I also watched a soul wrentching movie tonight called Touching The Void. Soul wrenching because for me, as a novice mountaineer, I would love to know what it feels like to have had a similar life battering experience as the poor bastard, or bastards, in the movie. It's about a couple of guys who attempt a ridiculous climb of some extraneous mountain in Peru. One guy breaks a leg on the way down, and then he goes through a five day period of brute, and I mean BRUTE survival. I was shocked, after seeing all the crap that this guy had gone through, that he managed to live to sit there, in front of a channel four camera man to tell the story. Absolute respect for men with such steely vains.



Then I watched another movie called Before Sunset. This was a dated follow on from the movie Before Sunrise. If you want to see the world's most shockingly lame ending to a movie I reccommend you watch this one. The movie itself, before the ending, and if you watched the first one, was quite touching. The ending reminded me a little of biting off my own ear, only to find that I could still hear the sound of my next door neighbour's house music downstairs.

Wednesday, October 12, 2005

I wrote out a whole long elaborate post about all sorts of things the other day, and when I came to post it it screwed up on me so I'm not in the mood to write much at this minute.

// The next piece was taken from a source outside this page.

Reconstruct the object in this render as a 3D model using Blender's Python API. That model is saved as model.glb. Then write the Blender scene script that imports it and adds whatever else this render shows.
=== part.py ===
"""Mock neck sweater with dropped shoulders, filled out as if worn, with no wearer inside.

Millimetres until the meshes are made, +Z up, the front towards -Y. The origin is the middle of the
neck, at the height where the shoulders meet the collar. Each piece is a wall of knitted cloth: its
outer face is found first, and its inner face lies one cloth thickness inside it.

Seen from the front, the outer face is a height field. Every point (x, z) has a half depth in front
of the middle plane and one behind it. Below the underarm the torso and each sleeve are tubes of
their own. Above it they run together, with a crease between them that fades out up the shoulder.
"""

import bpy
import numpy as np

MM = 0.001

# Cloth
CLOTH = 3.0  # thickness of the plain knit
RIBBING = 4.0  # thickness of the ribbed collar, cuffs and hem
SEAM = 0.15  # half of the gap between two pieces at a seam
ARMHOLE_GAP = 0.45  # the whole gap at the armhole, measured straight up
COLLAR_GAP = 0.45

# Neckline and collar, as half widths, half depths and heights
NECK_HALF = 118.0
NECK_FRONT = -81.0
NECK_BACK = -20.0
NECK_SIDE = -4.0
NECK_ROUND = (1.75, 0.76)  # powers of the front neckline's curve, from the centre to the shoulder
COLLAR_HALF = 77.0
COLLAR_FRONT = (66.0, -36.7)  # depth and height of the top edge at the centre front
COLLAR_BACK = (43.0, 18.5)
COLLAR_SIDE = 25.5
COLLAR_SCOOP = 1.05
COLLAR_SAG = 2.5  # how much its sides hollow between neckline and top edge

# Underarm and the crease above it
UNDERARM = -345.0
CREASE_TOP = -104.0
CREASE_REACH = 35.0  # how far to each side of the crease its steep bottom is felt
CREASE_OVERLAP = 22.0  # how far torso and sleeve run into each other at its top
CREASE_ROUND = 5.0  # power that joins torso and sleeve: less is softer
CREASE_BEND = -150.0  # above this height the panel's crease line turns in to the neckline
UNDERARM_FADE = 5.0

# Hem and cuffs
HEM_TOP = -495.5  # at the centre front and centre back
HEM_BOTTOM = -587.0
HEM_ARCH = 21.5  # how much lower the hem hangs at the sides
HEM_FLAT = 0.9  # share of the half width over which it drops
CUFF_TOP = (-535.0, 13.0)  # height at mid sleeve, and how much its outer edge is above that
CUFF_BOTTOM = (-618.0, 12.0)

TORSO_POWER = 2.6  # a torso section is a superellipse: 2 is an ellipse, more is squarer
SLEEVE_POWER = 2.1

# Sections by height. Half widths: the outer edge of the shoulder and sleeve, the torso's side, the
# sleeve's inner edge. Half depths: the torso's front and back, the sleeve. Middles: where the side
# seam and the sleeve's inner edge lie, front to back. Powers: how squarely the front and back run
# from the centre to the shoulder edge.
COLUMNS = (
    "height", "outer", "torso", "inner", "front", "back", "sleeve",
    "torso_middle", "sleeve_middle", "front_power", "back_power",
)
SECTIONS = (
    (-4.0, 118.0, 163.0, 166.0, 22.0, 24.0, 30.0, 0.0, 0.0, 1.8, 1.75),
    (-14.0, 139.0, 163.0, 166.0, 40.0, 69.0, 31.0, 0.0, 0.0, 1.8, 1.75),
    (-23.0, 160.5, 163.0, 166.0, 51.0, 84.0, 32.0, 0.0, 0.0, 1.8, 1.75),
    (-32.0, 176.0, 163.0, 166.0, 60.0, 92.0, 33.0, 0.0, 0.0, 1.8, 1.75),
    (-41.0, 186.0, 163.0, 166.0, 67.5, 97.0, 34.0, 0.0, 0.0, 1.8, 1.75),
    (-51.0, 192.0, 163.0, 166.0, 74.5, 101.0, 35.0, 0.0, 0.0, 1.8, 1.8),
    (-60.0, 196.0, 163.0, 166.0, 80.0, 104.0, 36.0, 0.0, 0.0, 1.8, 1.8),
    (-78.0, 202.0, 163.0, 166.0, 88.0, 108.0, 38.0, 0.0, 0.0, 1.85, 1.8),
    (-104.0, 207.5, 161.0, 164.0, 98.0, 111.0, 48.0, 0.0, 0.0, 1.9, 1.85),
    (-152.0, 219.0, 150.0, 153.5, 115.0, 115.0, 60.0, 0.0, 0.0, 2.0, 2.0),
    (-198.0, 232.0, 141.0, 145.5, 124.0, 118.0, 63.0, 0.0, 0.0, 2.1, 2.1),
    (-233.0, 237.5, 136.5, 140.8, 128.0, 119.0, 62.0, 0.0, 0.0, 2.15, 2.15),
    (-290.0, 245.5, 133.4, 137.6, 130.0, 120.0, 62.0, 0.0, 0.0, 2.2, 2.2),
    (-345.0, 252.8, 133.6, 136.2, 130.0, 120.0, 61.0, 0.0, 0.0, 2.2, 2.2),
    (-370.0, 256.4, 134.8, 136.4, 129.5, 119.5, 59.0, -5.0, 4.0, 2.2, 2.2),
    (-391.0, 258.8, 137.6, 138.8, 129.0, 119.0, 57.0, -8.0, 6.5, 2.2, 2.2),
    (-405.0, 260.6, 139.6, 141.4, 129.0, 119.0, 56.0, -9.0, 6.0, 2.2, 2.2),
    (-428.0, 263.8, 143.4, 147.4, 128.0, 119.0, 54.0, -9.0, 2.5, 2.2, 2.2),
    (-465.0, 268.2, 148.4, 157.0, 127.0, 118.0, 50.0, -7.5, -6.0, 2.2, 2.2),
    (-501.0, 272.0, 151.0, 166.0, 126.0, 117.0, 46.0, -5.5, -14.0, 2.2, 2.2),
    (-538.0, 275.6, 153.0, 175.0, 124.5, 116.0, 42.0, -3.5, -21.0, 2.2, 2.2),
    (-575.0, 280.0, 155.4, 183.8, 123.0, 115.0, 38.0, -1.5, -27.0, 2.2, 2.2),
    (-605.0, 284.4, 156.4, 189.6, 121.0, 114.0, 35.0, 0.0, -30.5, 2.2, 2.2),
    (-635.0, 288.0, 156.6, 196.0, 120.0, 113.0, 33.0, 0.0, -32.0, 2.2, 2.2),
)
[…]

I went climbing with some local gaijin the other day. We went up the north side and down the south, having dropped one of the cars off earlier that day. These are the guys:



I bought a huge apple and ate it all in one sitting, driving back from the onsen in Hyakuzawa.



Bought a new bike from a place called Offhouse, just behind Denkodo. It's niiiice!! Needs some adjustments mind you, but it goes.




Found a dead snake when I was cycling around the mountain the other day. I've seen plenty of these babies recently, most of them have been alive and slithering:



Look after yourselves folks. Let's be careful out there.